Reggie’s regret was how empty and alone his life was. His hope was for connection, perhaps even love. He yearned for that. He didn’t have much to work with. His ex-wife wasn’t coming back. Neither was his sister. He had pushed away every aide and nurse with his demands. His very neediness seemed to ensure that his need for love at the end of his life would never be met, that his hope for connection with another person, finally, would come to nothing. 

This talk about hope for connection stuck with me for a while. 

The pandemic took away the lives of our loved ones and a majority of our ability to connect. 

Working from home, quarantine, travel restrictions. 

Hugs, head scratches, twinkles in the eyes. 

We started seeing the world through Zoom meetings and bad wifi connections. 

It takes its toll.

We’re burnt out, there’s no denying that. We’re starved for connection. 

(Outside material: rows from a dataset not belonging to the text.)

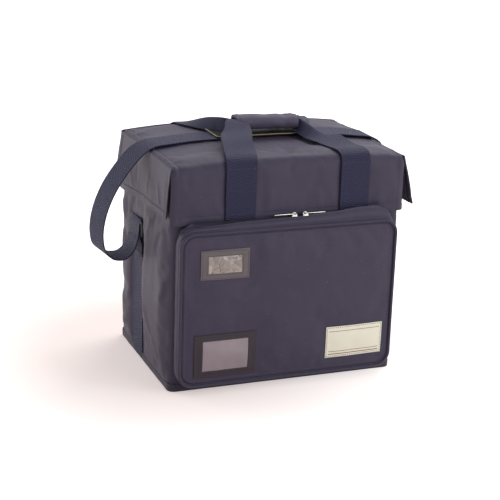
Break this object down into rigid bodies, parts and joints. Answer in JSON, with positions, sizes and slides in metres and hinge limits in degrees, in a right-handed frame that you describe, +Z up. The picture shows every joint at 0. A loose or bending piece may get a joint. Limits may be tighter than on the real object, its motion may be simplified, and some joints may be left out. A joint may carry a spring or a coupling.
{
  "type": "specimen transport box",
  "caption": "Soft insulated carrier with a hinged skirted lid, webbing handles joined by a grip wrap, a shoulder strap and a zipped front pocket with card windows.",
  "frame": {"origin": "middle of the base panel's underside, on the surface that the box stands on", "axes": "+Z up, -Y out of the front pocket, +X to the right as seen from the front"},
  "size_m": [0.4966, 0.2939, 0.394],
  "materials": {
    "shell_nylon": "woven navy nylon with a faint sheen",
    "binding_tape": "navy binding tape and piping",
    "insulation_foam": "closed-cell insulation foam, pale grey",
    "stiffener_board": "black polypropylene stiffener",
    "liner_cloth": "wipe-clean coated liner, light grey",
    "hook_loop": "hook and loop tape, navy black",
    "handle_webbing": "ribbed navy webbing",
    "strap_webbing": "ribbed navy webbing",
    "grip_padding": "padded navy nylon sleeve",
    "pad_vinyl": "black grained vinyl pad",
    "black_plastic": "moulded black plastic",
    "zip_coil": "nylon coil, navy black",
    "zip_metal": "nickel plated zinc",
    "window_vinyl_upper": "olive black vinyl, stitched",
    "window_vinyl_lower": "black vinyl, stitched",
    "clear_film": "clear flexible film",
    "label_vinyl": "cream vinyl, blank"
  },
  "bodies": {
    "root": {"back_foam": "insulation_foam", "base_binding": "binding_tape", "base_board": "stiffener_board", "base_foam": "insulation_foam", "base_panel": "shell_nylon", "closure_hook": "hook_loop", "front_foam": "insulation_foam", "front_handle_anchor_left": "handle_webbing", "front_handle_anchor_right": "handle_webbing", "inner_liner": "liner_cloth", "left_foam": "insulation_foam", "outer_cover": "shell_nylon", "pocket_gusset": "shell_nylon", "rear_flap": "shell_nylon", "rear_handle_anchor_left": "handle_webbing", "rear_handle_anchor_right": "handle_webbing", "right_foam": "insulation_foam", "rim_binding": "binding_tape", "side_webbing_left": "strap_webbing", "side_webbing_right": "strap_webbing", "strap_adjuster": "black_plastic", "strap_loop_left": "strap_webbing", "strap_loop_right": "strap_webbing", "zip_coil_rear": "zip_coil", "zip_tape_rear": "binding_tape"},
    "lid": {"lid_cover": "shell_nylon", "lid_foam": "insulation_foam", "lid_liner": "liner_cloth", "front_flap": "shell_nylon", "closure_loop": "hook_loop", "strap_top": "strap_webbing", "shoulder_pad": "pad_vinyl"},
    "left_flap": {"left_flap": "shell_nylon"},
    "right_flap": {"right_flap": "shell_nylon"},
    "front_handle_legs": {"front_handle_leg_left": "handle_webbing", "front_handle_leg_right": "handle_webbing"},
    "front_handle_grip": {"front_handle_loop": "handle_webbing", "grip_wrap": "grip_padding"},
    "rear_handle_legs": {"rear_handle_leg_left": "handle_webbing", "rear_handle_leg_right": "handle_webbing"},
    "rear_handle_grip": {"rear_handle_loop": "handle_webbing"},
    "pocket_panel": {"pocket_front_panel": "shell_nylon", "pocket_piping": "binding_tape", "zip_tape_front": "binding_tape", "zip_coil_front": "zip_coil", "upper_window_frame": "window_vinyl_upper", "upper_window_film": "clear_film", "lower_window_frame": "window_vinyl_lower", "lower_window_film": "clear_film", "label_patch": "label_vinyl"},
    "slider_left": {"slider_left": "zip_metal"},
    "slider_right": {"slider_right": "zip_metal"},
    "pull_left": {"pull_left": "zip_metal"},
    "pull_right": {"pull_right": "zip_metal"},
    "ring_left": {"ring_left": "black_plastic"},
    "ring_right": {"ring_right": "black_plastic"}
  },
  "joints": [
    {"name": "lid_hinge", "type": "hinge", "parent": "root", "child": "lid", "pos_m": [0, 0.1305, 0.356], "axis": [-1, 0, 0], "range_deg": [0, 110], "deforming": ["strap_loop_left", "strap_loop_right"]},
    {"name": "left_flap_fold", "type": "hinge", "parent": "lid", "child": "left_flap", "pos_m": [-0.1882, 0, 0.3541], "axis": [0, 1, 0], "range_deg": [0, 15]},
    {"name": "right_flap_fold", "type": "hinge", "parent": "lid", "child": "right_flap", "pos_m": [0.1882, 0, 0.3541], "axis": [0, -1, 0], "range_deg": [-12, 5]},
    {"name": "front_handle_swing", "type": "hinge", "parent": "root", "child": "front_handle_legs", "pos_m": [0, -0.1392, 0.272], "axis": [1, 0, 0], "range_deg": [0, 98], "deforming": ["front_handle_leg_left", "front_handle_leg_right"]},
    {"name": "front_handle_fold", "type": "hinge", "parent": "front_handle_legs", "child": "front_handle_grip", "pos_m": [0, -0.1392, 0.359], "axis": [1, 0, 0], "range_deg": [0, 142], "deforming": ["front_handle_loop"]},
    {"name": "rear_handle_swing", "type": "hinge", "parent": "root", "child": "rear_handle_legs", "pos_m": [0, 0.1353, 0.262], "axis": [-1, 0, 0], "range_deg": [0, 171], "deforming": ["rear_handle_leg_left", "rear_handle_leg_right"]},
    {"name": "rear_handle_fold", "type": "hinge", "parent": "rear_handle_legs", "child": "rear_handle_grip", "pos_m": [0, 0.1353, 0.359], "axis": [-1, 0, 0], "range_deg": [0, 81], "deforming": ["rear_handle_loop"]},
    {"name": "pocket_open", "type": "hinge", "parent": "root", "child": "pocket_panel", "pos_m": [0, -0.154, 0.014], "axis": [1, 0, 0], "range_deg": [0, 5]},
    {"name": "slider_left_run", "type": "slide", "parent": "root", "child": "slider_left", "axis": [-1, 0, 0], "range_m": [0, 0.115]},
    {"name": "slider_right_run", "type": "slide", "parent": "root", "child": "slider_right", "axis": [1, 0, 0], "range_m": [0, 0.115]},
    {"name": "pull_left_flip", "type": "hinge", "parent": "slider_left", "child": "pull_left", "pos_m": [0.002, -0.1442, 0.2732], "axis": [0, 1, 0], "range_deg": [0, 90]},
    {"name": "pull_right_flip", "type": "hinge", "parent": "slider_right", "child": "pull_right", "pos_m": [0.02, -0.1442, 0.2732], "axis": [0, -1, 0], "range_deg": [0, 90]},
    {"name": "ring_left_swing", "type": "hinge", "parent": "root", "child": "ring_left", "pos_m": [-0.18995, 0.032, 0.208], "axis": [0, -1, 0], "range_deg": [0, 70]},
    {"name": "ring_right_swing", "type": "hinge", "parent": "root", "child": "ring_right", "pos_m": [0.18995, 0.032, 0.208], "axis": [0, 1, 0], "range_deg": [0, 70]}
  ],
  "couplings": [
    {"joint": "front_handle_swing", "follows": "lid_hinge", "ratio": 0.89},
    {"joint": "front_handle_fold", "follows": "lid_hinge", "ratio": 1.29},
    {"joint": "rear_handle_swing", "follows": "lid_hinge", "ratio": 1.55},
    {"joint": "rear_handle_fold", "follows": "lid_hinge", "ratio": 0.735},
    {"joint": "slider_left_run", "follows": "pocket_open", "m_per_rad": 1.31},
    {"joint": "slider_right_run", "follows": "pocket_open", "m_per_rad": 1.31}
  ]
}
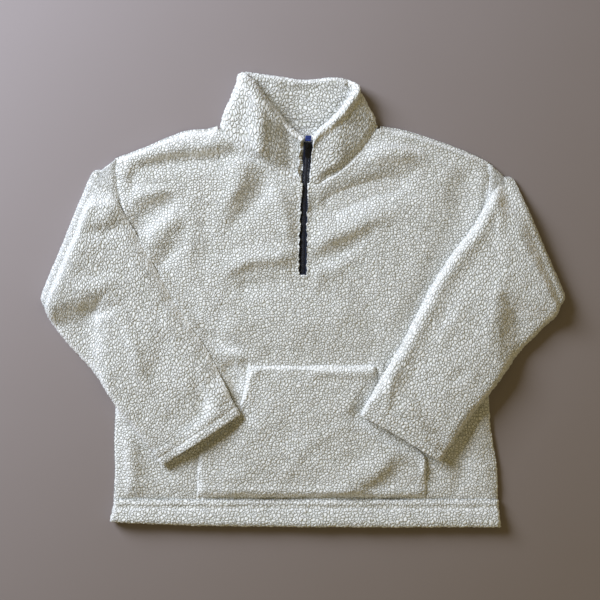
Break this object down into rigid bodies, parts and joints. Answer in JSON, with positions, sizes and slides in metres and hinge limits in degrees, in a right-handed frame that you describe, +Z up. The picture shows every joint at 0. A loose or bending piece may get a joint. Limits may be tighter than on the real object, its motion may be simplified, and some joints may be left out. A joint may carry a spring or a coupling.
{
  "type": "sherpa fleece half-zip pullover",
  "caption": "Sherpa fleece pullover with a stand-up collar, half zip and front pouch pocket, laid flat on its back with its sleeves folded over the front.",
  "frame": {"origin": "under the middle of the whole garment, on the surface that it lies on", "axes": "+X across the body towards the right of the picture, +Y from the hem towards the collar, +Z up from the surface"},
  "size_m": [0.7596, 0.6552, 0.0348],
  "materials": {
    "sherpa_fleece": "curly off-white pile, matt",
    "zip_tape": "woven dark navy tape",
    "zip_end_tape": "woven blue tape",
    "zip_coil": "nylon coil, satin",
    "black_metal": "black lacquer, satin"
  },
  "bodies": {
    "garment": {"back_panel": "sherpa_fleece", "front_panel": "sherpa_fleece", "pocket": "sherpa_fleece", "hem_band": "sherpa_fleece", "sleeve_left": "sherpa_fleece", "sleeve_right": "sherpa_fleece", "cuff_left": "sherpa_fleece", "cuff_right": "sherpa_fleece", "collar": "sherpa_fleece", "zip_tape_left": "zip_tape", "zip_tape_right": "zip_tape", "zip_bottom_stop": "zip_tape", "zip_top_end": "zip_end_tape", "zip_coil": "zip_coil", "zip_slider": "black_metal"},
    "zip_pull": {"pull_tab": "black_metal"}
  },
  "joints": [
    {"name": "pull_tab_swing", "type": "hinge", "parent": "garment", "child": "zip_pull", "pos_m": [0.00795, 0.21984, 0.02135], "axis": [-1, 0, 0], "range_deg": [0, 150]}
  ]
}
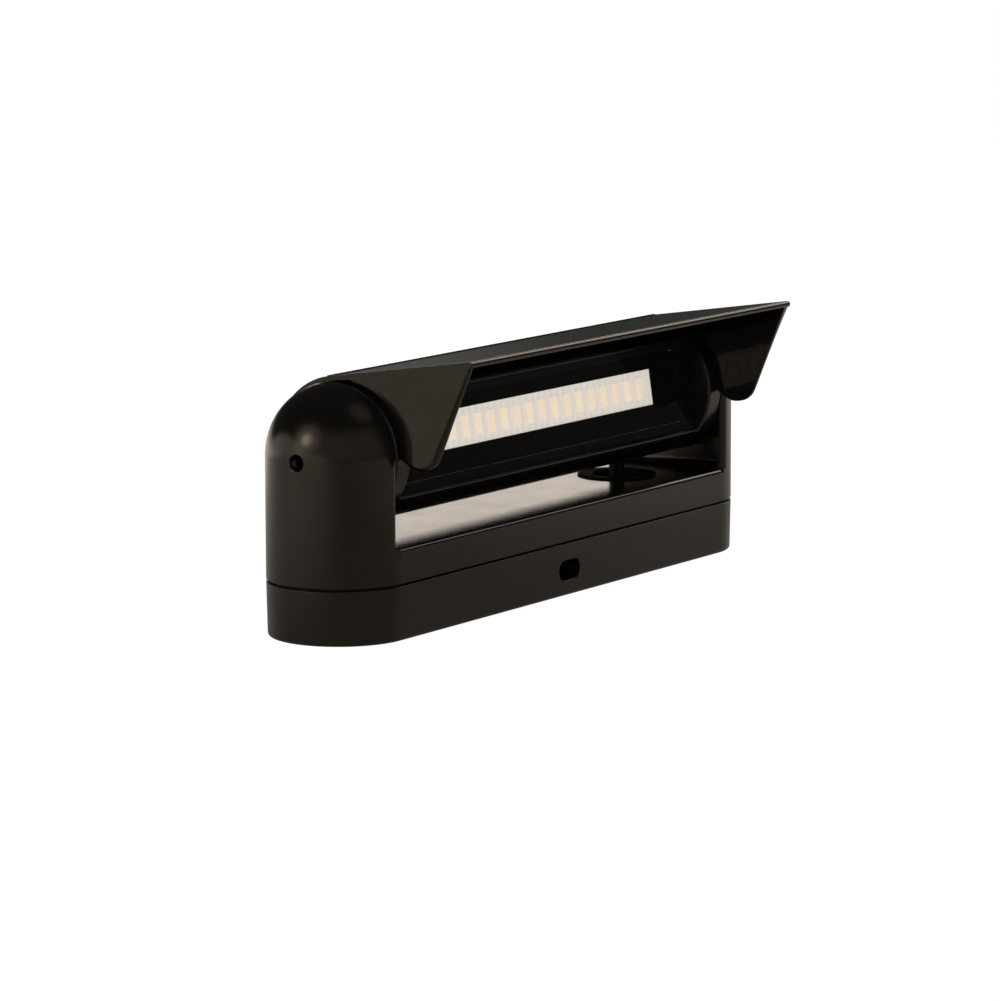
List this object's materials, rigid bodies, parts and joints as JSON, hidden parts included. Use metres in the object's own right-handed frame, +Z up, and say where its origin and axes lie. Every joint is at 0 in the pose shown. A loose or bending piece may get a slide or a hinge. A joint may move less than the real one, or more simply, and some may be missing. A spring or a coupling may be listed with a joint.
{
  "type": "linear path light",
  "caption": "Low linear path light: stadium base, domed yoke and a tilting LED bar head under a flat visor with cheeks.",
  "frame": {"origin": "middle of the flat underside that the light stands on", "axes": "+Z up, +X along the light, -Y the way the light shines"},
  "size_m": [0.2, 0.0621, 0.0742],
  "materials": {
    "tray_paint": "satin dark bronze powder coat on a die-cast tray",
    "yoke_paint": "satin dark bronze powder coat, glossy at a low angle",
    "cap_paint": "satin dark bronze powder coat on turned caps",
    "housing_paint": "satin dark bronze powder coat on an extrusion",
    "visor_paint": "satin dark bronze powder coat, a little lighter from above",
    "seal_rubber": "matt black silicone",
    "grommet_rubber": "soft black rubber",
    "lead_jacket": "round black rubber jacket",
    "screw_steel": "stainless steel",
    "nylon": "natural nylon",
    "smoked_glass": "tempered glass, printed black behind outside the window",
    "mask_black": "matt black frame",
    "board_white": "white solder mask",
    "phosphor_pale": "pale yellow phosphor",
    "phosphor_amber": "peach phosphor",
    "pad_grey": "grey thermal pad",
    "board_green": "green solder mask",
    "driver_plastic": "dark component cases"
  },
  "bodies": {
    "stand": {"base_tray": "tray_paint", "base_seal": "seal_rubber", "base_screws": "screw_steel", "cable_clamp": "nylon", "cable_clamp_screws": "screw_steel", "terminal_block": "nylon", "terminal_screws": "screw_steel", "yoke": "yoke_paint", "lead_grommet": "grommet_rubber", "head_lead": "lead_jacket", "pivot_bush_left": "nylon", "pivot_bush_right": "nylon", "tilt_washer_left": "nylon", "tilt_washer_right": "nylon"},
    "head": {"pivot_screw_left": "screw_steel", "pivot_screw_right": "screw_steel", "spring_washer_left": "screw_steel", "spring_washer_right": "screw_steel", "end_cap_left": "cap_paint", "end_cap_right": "cap_paint", "cap_seal_left": "seal_rubber", "cap_seal_right": "seal_rubber", "cap_screws_left": "screw_steel", "cap_screws_right": "screw_steel", "head_housing": "housing_paint", "lead_gland": "grommet_rubber", "glass_lens": "smoked_glass", "lens_seal": "seal_rubber", "window_mask": "mask_black", "led_board": "board_white", "leds_pale": "phosphor_pale", "leds_amber": "phosphor_amber", "thermal_pad": "pad_grey", "driver_board": "board_green", "driver_parts": "driver_plastic", "visor": "visor_paint", "visor_screws": "screw_steel"}
  },
  "joints": [
    {"name": "head_tilt", "type": "hinge", "parent": "stand", "child": "head", "pos_m": [0, 0, 0.0474], "axis": [1, 0, 0], "range_deg": [-45, 45], "deforming": ["head_lead"]}
  ]
}
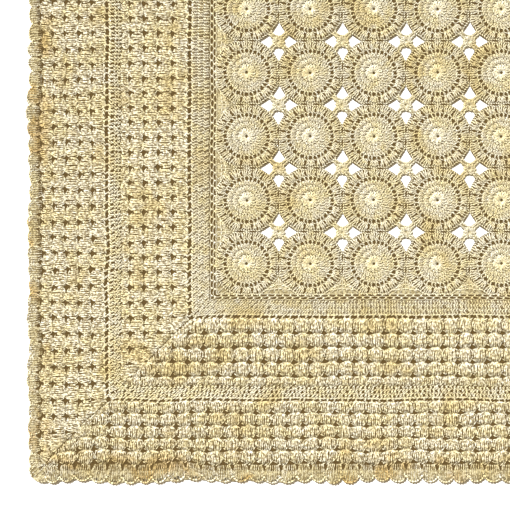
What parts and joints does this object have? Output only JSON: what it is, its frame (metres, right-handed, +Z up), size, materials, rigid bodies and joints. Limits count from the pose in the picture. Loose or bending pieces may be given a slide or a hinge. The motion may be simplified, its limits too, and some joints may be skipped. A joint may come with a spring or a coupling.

To ourselves, the earth, and each other. 

I keep thinking about Reggie and the poem from David Gate. 

Don’t wait for the eulogies. Don’t wait for the time when there is nothing left. 

Find connection now. 

Your spirituality. 
Your inner child. 
Your earth beneath your feet. 
Your family.
Your friends.
Your crush that you swear you just can’t take a risk on. 
Yourself, most of all. 

Kerry talked about how there will always be regrets, that even the people who love their life get to the end of it and wonder “what if” about something. 

No regrets isn’t the goal. 

A life full of connection is. 

Fully connected to ourselves and each other. 

And the only way to do that is to be vulnerable. 

To face the fear of regret, failure, of everything going wrong. 

Life is hard, there’s no denying it. Death is coming at some point too, that’s inevitable. 

But what happens in the middle, we get to decide the meaning. 

Last quote from Kerry: 

“It’s a beautiful life and then you leave it”

That beautiful life requires connection and courage and healing. 

It requires showing up for our friends. Compliments and crying sessions. 
It requires taking chances and making changes. Asking a person out or showing up in a therapists office. 

It requires so much of us and yet, it’s so full of reward. 

I want to get to the end of my life and honestly, not care about what comes next. 

Because what I had here was so full of connection and love. 

I’m not going to wait until the eulogies to experience life with my people and tell them. 

I’m not going to get to the hospice unit and wish that maybe I loved more, maybe I should have connected more. 

It’s a beautiful life and then you leave it.